Pull out every line with the word "makes" from the entries below.

Given data:
▬▬▬▬▬▬
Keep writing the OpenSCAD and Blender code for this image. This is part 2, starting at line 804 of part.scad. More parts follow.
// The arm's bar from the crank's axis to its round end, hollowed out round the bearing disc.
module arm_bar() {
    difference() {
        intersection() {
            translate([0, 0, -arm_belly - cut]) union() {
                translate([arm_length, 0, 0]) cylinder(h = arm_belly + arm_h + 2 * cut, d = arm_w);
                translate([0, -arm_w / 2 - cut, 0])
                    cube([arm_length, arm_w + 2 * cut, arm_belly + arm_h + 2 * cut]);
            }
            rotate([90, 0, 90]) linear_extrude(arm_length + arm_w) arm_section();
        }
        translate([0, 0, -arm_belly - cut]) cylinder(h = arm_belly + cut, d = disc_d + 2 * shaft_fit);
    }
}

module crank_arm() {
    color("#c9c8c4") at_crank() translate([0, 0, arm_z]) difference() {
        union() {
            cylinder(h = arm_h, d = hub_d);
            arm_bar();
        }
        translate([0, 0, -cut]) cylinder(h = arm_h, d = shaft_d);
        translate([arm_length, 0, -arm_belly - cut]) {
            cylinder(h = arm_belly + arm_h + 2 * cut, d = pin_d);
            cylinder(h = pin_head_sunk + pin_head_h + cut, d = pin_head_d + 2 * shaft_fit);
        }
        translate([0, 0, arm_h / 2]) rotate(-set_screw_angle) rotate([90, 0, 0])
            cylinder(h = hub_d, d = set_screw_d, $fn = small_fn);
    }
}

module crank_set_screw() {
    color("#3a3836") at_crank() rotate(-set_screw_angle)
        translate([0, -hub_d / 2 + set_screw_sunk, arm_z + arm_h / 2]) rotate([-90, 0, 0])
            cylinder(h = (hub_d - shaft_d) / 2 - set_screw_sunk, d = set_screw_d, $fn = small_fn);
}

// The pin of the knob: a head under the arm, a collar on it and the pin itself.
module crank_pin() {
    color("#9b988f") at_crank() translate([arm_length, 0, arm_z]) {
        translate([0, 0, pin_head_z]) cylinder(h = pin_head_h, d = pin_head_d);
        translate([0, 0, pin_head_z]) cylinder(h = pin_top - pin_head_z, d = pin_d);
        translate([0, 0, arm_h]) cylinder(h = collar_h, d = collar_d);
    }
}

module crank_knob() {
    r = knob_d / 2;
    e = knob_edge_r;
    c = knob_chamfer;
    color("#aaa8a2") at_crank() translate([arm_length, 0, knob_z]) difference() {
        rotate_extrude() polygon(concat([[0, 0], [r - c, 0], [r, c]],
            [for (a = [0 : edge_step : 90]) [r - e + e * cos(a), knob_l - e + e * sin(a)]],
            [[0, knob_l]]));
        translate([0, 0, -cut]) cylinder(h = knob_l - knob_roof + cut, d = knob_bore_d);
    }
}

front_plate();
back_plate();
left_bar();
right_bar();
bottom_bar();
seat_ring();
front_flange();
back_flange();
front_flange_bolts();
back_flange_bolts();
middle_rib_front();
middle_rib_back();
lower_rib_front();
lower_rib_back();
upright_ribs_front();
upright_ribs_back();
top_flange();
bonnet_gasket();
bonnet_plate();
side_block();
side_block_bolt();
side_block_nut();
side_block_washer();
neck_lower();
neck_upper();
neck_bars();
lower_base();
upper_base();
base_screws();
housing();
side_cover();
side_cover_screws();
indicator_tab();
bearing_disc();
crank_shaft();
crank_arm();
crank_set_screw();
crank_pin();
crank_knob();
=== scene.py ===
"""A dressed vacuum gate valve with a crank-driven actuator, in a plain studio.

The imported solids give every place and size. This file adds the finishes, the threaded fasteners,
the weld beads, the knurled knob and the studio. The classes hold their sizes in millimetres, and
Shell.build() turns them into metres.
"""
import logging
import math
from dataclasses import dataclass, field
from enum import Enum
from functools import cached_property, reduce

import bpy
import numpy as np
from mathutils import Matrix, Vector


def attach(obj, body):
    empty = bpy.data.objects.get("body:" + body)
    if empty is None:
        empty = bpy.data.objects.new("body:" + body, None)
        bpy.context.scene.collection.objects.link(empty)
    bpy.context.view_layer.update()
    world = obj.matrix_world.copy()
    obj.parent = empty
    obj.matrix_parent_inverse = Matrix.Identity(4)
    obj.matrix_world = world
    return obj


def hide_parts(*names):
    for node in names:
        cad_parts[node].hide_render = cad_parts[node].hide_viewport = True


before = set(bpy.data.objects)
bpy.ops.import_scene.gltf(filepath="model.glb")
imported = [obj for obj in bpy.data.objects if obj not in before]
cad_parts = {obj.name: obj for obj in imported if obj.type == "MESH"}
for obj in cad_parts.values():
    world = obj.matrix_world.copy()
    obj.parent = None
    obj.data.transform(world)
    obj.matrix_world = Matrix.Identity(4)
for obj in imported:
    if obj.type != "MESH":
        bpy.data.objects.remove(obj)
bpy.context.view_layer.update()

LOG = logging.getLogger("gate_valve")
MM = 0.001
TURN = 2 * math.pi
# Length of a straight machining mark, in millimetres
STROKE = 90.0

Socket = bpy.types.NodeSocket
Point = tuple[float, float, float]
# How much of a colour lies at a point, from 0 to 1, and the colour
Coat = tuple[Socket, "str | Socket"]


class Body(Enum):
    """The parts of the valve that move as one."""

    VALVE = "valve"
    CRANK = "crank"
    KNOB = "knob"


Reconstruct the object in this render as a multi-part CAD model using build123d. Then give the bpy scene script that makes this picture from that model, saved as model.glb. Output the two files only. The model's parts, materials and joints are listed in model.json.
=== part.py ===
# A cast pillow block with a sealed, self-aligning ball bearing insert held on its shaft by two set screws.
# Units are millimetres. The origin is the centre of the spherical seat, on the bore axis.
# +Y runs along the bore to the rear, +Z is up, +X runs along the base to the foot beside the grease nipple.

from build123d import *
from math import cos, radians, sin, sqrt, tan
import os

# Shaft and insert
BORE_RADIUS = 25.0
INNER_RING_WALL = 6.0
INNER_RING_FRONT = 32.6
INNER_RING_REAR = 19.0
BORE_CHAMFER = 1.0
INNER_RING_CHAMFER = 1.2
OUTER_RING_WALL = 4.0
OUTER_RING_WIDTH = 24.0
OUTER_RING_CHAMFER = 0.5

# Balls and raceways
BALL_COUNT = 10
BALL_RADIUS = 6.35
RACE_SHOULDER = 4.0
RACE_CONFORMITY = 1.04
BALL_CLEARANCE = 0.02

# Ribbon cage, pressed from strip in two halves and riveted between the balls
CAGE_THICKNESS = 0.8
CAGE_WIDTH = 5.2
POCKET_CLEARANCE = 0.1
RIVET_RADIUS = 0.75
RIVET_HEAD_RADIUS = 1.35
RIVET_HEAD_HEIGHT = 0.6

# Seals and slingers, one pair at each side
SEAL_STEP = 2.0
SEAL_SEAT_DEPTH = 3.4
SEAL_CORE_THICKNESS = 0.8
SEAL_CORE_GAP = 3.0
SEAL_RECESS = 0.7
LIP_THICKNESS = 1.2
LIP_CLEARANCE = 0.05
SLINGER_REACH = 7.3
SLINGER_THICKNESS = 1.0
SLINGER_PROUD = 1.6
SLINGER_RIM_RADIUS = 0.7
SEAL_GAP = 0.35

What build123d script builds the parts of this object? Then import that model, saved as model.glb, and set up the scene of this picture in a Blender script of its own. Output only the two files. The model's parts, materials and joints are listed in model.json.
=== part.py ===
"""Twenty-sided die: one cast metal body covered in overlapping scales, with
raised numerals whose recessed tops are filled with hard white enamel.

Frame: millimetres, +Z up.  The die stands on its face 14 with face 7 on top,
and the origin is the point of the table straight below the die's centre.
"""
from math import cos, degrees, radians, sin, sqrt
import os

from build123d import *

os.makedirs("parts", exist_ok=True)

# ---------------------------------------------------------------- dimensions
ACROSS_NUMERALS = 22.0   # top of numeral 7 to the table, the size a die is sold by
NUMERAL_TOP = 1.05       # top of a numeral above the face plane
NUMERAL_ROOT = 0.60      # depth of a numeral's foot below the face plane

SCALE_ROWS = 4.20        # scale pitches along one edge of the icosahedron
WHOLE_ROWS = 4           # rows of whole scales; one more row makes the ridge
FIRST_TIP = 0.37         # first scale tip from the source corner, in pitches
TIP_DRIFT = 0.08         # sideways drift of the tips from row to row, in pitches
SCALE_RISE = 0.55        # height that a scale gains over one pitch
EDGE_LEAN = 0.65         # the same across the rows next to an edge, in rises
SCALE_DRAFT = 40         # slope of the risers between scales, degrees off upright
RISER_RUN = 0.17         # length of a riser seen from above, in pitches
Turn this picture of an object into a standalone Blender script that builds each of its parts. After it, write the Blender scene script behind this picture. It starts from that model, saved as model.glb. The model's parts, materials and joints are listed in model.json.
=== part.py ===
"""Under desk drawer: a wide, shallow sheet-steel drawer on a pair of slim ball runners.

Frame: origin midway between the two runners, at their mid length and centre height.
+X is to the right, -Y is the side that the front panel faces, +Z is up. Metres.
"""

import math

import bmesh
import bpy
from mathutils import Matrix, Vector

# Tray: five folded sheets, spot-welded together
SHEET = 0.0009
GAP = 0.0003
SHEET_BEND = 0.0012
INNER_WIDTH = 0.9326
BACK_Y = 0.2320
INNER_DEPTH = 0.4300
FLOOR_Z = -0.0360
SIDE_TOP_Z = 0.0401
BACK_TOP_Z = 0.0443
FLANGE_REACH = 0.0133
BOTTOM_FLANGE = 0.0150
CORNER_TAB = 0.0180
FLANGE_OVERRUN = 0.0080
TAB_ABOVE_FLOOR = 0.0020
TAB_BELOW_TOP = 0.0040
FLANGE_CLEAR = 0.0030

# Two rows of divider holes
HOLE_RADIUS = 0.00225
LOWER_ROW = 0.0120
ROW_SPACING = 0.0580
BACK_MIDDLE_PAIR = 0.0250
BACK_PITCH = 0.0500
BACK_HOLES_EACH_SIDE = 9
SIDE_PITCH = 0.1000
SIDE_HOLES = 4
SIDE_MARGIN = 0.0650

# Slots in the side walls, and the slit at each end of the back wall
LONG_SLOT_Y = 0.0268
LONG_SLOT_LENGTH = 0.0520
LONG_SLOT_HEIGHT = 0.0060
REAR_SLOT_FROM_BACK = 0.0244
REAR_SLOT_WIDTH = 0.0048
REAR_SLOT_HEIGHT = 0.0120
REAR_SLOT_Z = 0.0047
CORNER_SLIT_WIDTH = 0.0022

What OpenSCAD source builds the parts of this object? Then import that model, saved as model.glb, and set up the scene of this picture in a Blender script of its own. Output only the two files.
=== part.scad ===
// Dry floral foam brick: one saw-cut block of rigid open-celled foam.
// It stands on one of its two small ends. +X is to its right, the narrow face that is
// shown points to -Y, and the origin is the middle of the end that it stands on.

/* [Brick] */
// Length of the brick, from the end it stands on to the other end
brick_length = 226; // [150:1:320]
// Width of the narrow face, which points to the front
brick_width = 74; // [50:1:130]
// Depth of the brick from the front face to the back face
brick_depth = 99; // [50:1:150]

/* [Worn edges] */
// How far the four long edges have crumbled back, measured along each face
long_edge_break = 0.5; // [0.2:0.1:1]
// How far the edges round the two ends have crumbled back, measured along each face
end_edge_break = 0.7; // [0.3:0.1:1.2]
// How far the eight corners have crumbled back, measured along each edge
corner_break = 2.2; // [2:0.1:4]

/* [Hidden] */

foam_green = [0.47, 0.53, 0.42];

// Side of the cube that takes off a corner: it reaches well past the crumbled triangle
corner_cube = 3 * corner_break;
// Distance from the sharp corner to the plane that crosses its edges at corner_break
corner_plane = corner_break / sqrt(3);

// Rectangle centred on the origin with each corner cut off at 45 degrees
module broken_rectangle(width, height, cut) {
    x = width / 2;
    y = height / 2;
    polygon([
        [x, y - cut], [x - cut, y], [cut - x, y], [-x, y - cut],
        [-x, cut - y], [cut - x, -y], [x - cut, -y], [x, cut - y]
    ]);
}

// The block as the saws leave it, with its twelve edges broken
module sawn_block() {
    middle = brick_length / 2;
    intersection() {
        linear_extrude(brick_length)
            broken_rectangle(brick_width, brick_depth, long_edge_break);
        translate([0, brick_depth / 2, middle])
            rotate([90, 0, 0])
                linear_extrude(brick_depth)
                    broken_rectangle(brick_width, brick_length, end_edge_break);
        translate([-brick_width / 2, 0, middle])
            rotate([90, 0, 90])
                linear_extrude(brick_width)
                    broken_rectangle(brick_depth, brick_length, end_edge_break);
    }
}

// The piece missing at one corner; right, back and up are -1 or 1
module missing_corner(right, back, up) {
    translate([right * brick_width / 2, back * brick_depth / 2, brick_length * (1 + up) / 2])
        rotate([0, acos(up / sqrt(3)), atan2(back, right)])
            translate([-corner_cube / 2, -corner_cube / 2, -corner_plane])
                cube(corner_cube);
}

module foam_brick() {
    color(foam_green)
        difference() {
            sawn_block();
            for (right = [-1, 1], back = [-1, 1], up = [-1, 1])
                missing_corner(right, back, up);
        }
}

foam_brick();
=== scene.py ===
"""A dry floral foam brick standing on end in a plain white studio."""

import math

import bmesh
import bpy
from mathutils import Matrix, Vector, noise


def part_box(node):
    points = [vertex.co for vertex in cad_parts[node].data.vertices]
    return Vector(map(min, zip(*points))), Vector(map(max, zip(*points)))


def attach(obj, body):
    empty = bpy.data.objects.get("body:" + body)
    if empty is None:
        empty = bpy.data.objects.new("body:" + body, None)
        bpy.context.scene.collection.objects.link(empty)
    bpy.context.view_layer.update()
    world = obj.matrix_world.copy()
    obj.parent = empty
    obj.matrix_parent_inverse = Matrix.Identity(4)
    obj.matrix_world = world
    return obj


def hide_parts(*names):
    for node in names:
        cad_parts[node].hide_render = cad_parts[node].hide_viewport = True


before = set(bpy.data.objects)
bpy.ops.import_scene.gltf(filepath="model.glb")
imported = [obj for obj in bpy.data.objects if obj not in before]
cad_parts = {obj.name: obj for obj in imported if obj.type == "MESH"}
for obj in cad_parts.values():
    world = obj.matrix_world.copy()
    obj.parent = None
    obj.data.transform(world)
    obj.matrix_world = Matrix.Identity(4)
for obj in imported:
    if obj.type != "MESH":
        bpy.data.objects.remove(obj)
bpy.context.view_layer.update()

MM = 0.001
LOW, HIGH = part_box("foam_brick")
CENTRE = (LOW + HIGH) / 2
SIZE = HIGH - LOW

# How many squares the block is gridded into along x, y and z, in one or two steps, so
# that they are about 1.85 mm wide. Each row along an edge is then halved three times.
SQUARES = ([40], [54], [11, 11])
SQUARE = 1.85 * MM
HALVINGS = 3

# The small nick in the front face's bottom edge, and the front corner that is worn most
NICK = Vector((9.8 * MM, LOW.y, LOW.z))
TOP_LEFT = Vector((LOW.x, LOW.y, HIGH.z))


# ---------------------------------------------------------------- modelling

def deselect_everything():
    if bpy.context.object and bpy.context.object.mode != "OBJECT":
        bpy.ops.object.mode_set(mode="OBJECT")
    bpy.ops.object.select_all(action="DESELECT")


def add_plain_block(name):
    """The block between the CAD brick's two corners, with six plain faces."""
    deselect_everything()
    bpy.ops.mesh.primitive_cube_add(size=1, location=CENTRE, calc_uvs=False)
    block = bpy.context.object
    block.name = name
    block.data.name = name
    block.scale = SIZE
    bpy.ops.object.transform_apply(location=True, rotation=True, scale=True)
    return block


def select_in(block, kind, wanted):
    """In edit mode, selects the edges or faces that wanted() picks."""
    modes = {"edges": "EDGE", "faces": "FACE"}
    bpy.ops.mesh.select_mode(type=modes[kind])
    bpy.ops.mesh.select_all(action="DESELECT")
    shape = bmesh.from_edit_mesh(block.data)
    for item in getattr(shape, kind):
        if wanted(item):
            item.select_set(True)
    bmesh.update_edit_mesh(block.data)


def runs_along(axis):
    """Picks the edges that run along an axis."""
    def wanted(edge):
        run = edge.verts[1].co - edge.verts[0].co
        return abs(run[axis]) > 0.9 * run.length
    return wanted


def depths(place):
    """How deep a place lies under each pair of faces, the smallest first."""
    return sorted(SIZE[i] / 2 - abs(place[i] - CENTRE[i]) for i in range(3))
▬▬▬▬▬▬
Solution to this exercise:
Reconstruct the object in this render as a multi-part CAD model using build123d. Then give the bpy scene script that makes this picture from that model, saved as model.glb. Output the two files only. The model's parts, materials and joints are listed in model.json.
WHOLE_ROWS = 4           # rows of whole scales; one more row makes the ridge